En la edición de ayer Alejandro Pareja (http://ladiaria.com.uy/articulo/2012/9/el-miedo-a-la-tecnologia/ ) increpa algunos aspectos de mi columna de opinión escrita en defensa de las humanidades. Según su visión, en mi argumento campea un “romanticismo decimonónico” y una reacción ante cualquier avance tecnológico. Nada más alejado de la intención inicial de la columna, que sólo buscaba poner en debate esta contraposición falsa entre lo humanístico y lo técnico, entre el trabajo manual y el intelectual. De todos modos, repetiré argumentos.

Mi columna no era un reclamo corporativo y mucho menos un desprecio hacia los ingenieros, tecnólogos u obreros especializados, sino un llamado de atención: que lo técnico y lo humanístico van de la mano y que, no tengo duda, eso colabora en que las personas sean más reflexivas, en el sentido de que contarán con más argumentos para enfrentar la realidad y para desempeñar su trabajo, sea un genetista, un mecánico tornero o un especialista en filosofía medieval. Es en ese sentido que las humanidades son fundamentales en la vida democrática y en el desarrollo de cualquier política de innovación. Por supuesto que también son importantes para rebatir argumentos neonardonistas (o incluso más antiguos) respecto del medio rural sacrificado ante una capital (sede universitaria) indolente e indiferente a los verdaderos problemas del país, que abusa de las rentas y deja que los enfants terribles se dediquen a filosofar.

No se trata de victimizar, sino de romper con cierto sentido común, que campea la respuesta de Pareja, de que las humanidades están plagadas de diletantes, de “nenes bien” que piensan o se granjean un empleo público y se dedican a la filosofía. Como si no hubiera una tradición entre los “humanistas” de participar en actividades barriales, sindicales, con los sectores más desvalidos de nuestra sociedad. Como si los historiadores e historiadoras que trabajaron en los informes sobre detenidos desaparecidos no hubieran hecho una contribución fundamental a la vida democrática de este país. Como si esa misma tradición no estuviera también entre los profesionales con formación “técnica” o “tecnológica” de nuestro país, en la que se educaron hombres como José Luis Massera, Roberto Caldeyro Barcia y Mario Wschebor.

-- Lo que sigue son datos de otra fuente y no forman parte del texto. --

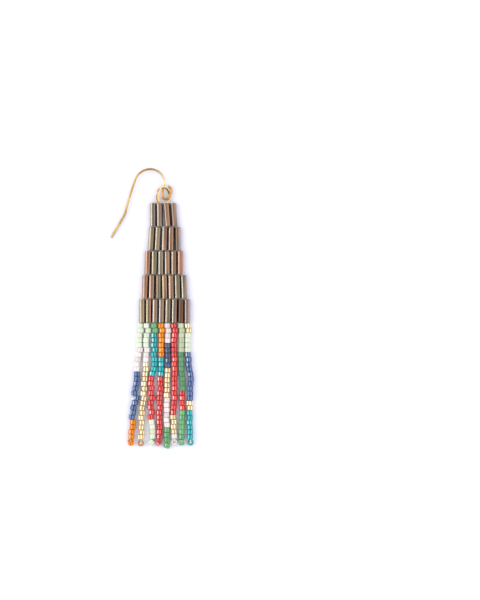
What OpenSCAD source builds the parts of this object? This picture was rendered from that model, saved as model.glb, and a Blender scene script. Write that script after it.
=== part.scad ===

Ése era el argumento central de mi columna. Lamento que Pareja no lo vea; pero algo entiende cuando sostiene que las humanidades no salvarán el mundo. No hay duda, ya lo dije con anterioridad, no se trata de que tengan el monopolio del pensamiento reflexivo, se trata de que puedan aportar elementos para la crítica, que colaboren en la vida cultural del país. Con ese ánimo escribí la columna, no con la intención de despreciar a la educación técnica o hacer una defensa corporativa, como sí lo hace Pareja, escudado en la necesidad de “saberes aplicados”. Simplemente buscaba plantear la complementariedad de una educación y otra. Al mismo tiempo, defender la convicción de que la cultura técnica no tiene que estar exclusivamente asociada a aspectos prácticos, a una formación mercantil tal como defiende Pareja (posición que se exacerba al vincular el desarrollo democrático sólo con el desarrollo económico y tecnológico).

Tampoco es productivo discutir la política de ciencia y tecnología del Uruguay actual escudándose en ataques de Platón o Unamuno a la “técnica”. Puede que Unamuno lo haya hecho, puede que no. Realmente no lo sé. Pero sí conozco su férrea defensa de la intelectualidad en general, de técnicos y humanistas, cuando, rodeado por nacionalistas, el 12 de octubre de 1936 respondió a los gritos del general José Millán Astray de “viva la muerte”, “abajo la inteligencia”, defendiendo la ciencia y la democracia con una frase inmortal: “Venceréis porque tenéis sobrada fuerza bruta, pero no convenceréis porque convencer significa persuadir. Y para persuadir necesitáis algo que os falta: la razón y derecho en la lucha”. Y sí, las humanidades ayudan a discernir, reflexionar y persuadir. Eso es colaborar en el desarrollo científico, pero también es político porque implica aportar para vivir en un país más democrático. Es probable que lo tuvieran presente quienes condenaron a Unamuno a una prisión domiciliaria, en la que murió dos meses después del citado discurso. Preludio de una guerra sangrienta que se desató no precisamente por obra de los “Unamunos”, tal como sostiene Pareja.